Le rapport, présenté ce matin lors d’une conférence de presse introduite par la députée Sophia Chikirou à l’Assemblée Nationale, prouve non seulement que des exportations d’armes en direction d’Israël ont lieu, mais aussi qu’elles lieu « en continu ». « Tout au long du génocide en cours, nous avons pu observer les présidents verser ce que l’on peut appeler des larmes de crocodile pour le peuple palestinien. Le président Macron a fait des discours sur la souffrance des Palestinien-nes, fait des promesses creuses sur leur libération et présentant la France comme championne des droits humains », ironise David Adler, coordinateur de Pogressive International, dans sa présentation du rapport. « Mais aujourd’hui nous pouvons confirmer ce que beaucoup soupçonnaient depuis longtemps : que la France a joué et continue de jouer un rôle central dans le transport d’armes envers Israël, non pas dans un but défensif mais pour être déployées contre le peuple de Gaza et des territoires occupés de Cisjordanie ».
Plus de 15 milliards d’articles livrés
Le rapport commence par détailler les quantités d’articles d’armement listées dans le rapport de l’Autorité fiscale dans les catégories désignées par le code du système harmonisé de l’Organisation Mondiale des douanes comme relevant des « armes et munitions ». Parmi les sous-catégories qui y figurent, le rapport exclut celles destinées à un usage commercial non-militaire ainsi que celle destinées à un « usage domestique ». Plus de 15 milliards d’articles sont retenus comme pouvant être destinés à l’usage de l’armée israélienne.
Les données d’importation n’indiquant cependant pas la description des produits, les rédacteur-ices du rapport soulignent qu’une enquête approfondie devra venir préciser l’usage qu’il est fait des composants français dans l’armement israélien.
Le rapport détaille cependant un certain nombre de composants d’armes utilisés par Israël qui correspondent à des articles que la France produit.
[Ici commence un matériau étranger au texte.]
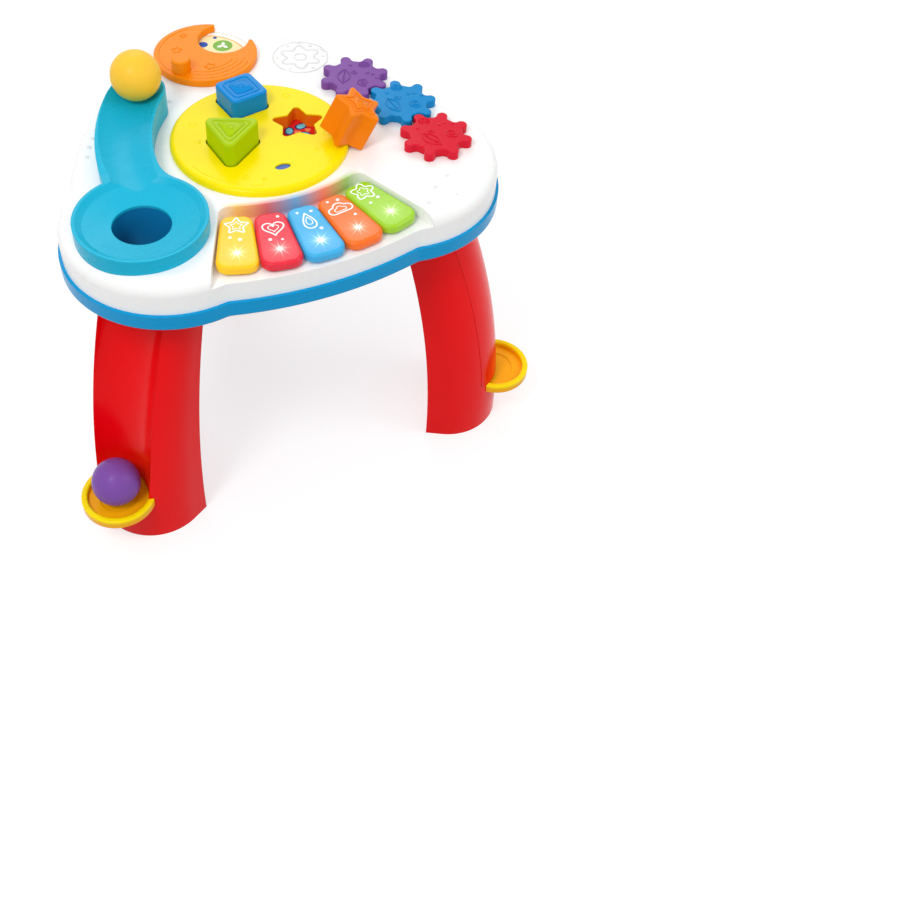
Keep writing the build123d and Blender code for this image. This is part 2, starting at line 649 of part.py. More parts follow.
# the star block leans with two points on the shell and its base on the plate's round edge
tip_half = atan2(STAR_IN * sin(radians(36)), STAR_R - STAR_IN * cos(radians(36)))
tip_reach = (STAR_R - STAR_ROUND / sin(tip_half)) * cos(radians(36)) + STAR_ROUND
lean = radians(STAR_LEAN)
touch_r = PLATE_R - PLATE_EDGE + PLATE_EDGE * sin(lean)
touch_z = PLATE_TOP - PLATE_EDGE + PLATE_EDGE * cos(lean) + FIT
foot_r = touch_r + (touch_z - SHELL_TOP) / tan(lean)
star_r = foot_r - tip_reach * cos(lean)
lean_x, lean_y = polar(1, STAR_OUT)
star_seat = Plane(
    origin=(*polar(star_r, STAR_OUT), SHELL_TOP + tip_reach * sin(lean) + FIT),
    x_dir=(lean_x * cos(lean), lean_y * cos(lean), -sin(lean)),
    z_dir=(lean_x * sin(lean), lean_y * sin(lean), cos(lean)),
)
star_plane = Plane(star_seat * Rotation(0, 0, 36))  # two of its points face down the slope

for shape, (draw, at, turn) in SHAPES.items():
    stand = star_plane if shape == "star" else block_plane(at, turn, TUB_FLOOR)
    with BuildPart() as block:
        with BuildSketch(stand):
            draw(0)
        extrude(amount=BLOCK_H[shape])
        top = block.faces().sort_by(lambda f: (f.center() - stand.origin).dot(stand.z_dir))[-1]
        fillet(top.edges(), BLOCK_EDGE)
        with BuildSketch(stand):
            draw(-BLOCK_WALL)
        extrude(amount=BLOCK_H[shape] - BLOCK_WALL, mode=Mode.SUBTRACT)
    write(block, f"{shape}_block")
    with BuildPart() as cap:
        with BuildSketch(stand):
            draw(-BLOCK_WALL - 0.1)
        extrude(amount=BLOCK_WALL)
    write(cap, f"{shape}_block_cap")

# ---- moon disc over its picture -------------------------------------------------------------
with BuildPart() as picture_disc:
    with BuildSketch(Plane.XY.offset(SHELL_TOP - PICTURE_T - FIT)):
        with Locations(MOON_AT):
            Circle(PICTURE_R)
            Circle(MOON_STEM_R + STEM_FIT, mode=Mode.SUBTRACT)
    extrude(amount=PICTURE_T)
write(picture_disc, "picture_disc")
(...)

Soulignant que la France, en pointe en matière d’artillerie d’infanterie ou de systèmes antichars et antiaériens et que ces systèmes d’armes sont « actuellement déployés par l’armée israélienne », il établi que ceux-cis pourraient avoir été fabriqués en France et correspondre donc aux importations documentées.
Le rapport rappelle également l’enquête du média Disclose, qui avait identifié un composant français dans une mitrailleuse utilisée lors du « massacre de la farine » en février 2024, au cours duquel l’armée israélienne avait ouvert le feu sur des civils qui attendaient un convoi humanitaire à Gaza, assassinant au moins 117 Palestinien-nes et en blessant 750 autres.
La seconde partie du rapport se base sur les données des transports aériens et maritimes, listant 14 vols de fret, contenant pour la plupart des « pièces et accessoires de lance-roquettes, grenades, lance-flammes, artillerie, fusils et carabines militaires », qui ont atterri à l’aéroport israélien Ben Gourion entre décembre 2023 et avril 2025. Il est également relevé trois vols transportant des pièces de F-35 en provenance des États-Unis et à destination d’Israël ayant transité par Paris.
La semaine dernière, alors que les dockers de Fos-sur-mer refusaient de charger des composants militaires qui devaient partir pour Israël, marquant leur refus de « participer au génocide en cours orchestré par le gouvernement israélien », le ministre des armées Sébastien Lecornu répondait de sang-froid : « Il n’y a pas d’armes vendues à Israël ». À une semaine du salon annuel de l’armement du Bourget, ce rapport vient appuyer les revendications des militants mobilisés contre celui-ci et pour son bannissement d’Israël parmi les exposants.
« Cela fait des mois qu’au sein de la commission de la défense nationale, nous interrogeons le ministre sur les exportations d’armes à Israël, » rappelle le député Bastien Lachaud pour conclure la conférence de presse. « La France a signé un traité, elle doit respecter sa parole. Le traité est très clair : lorsqu’il y a un risque de commission de génocide ou de crimes contre l’humanité, les ventes et les livraisons doivent s’interrompre. Ça n’a pas été le cas, et la responsabilité du gouvernement français est totale en la matière puisque c’est lui qui autorise ces ventes ».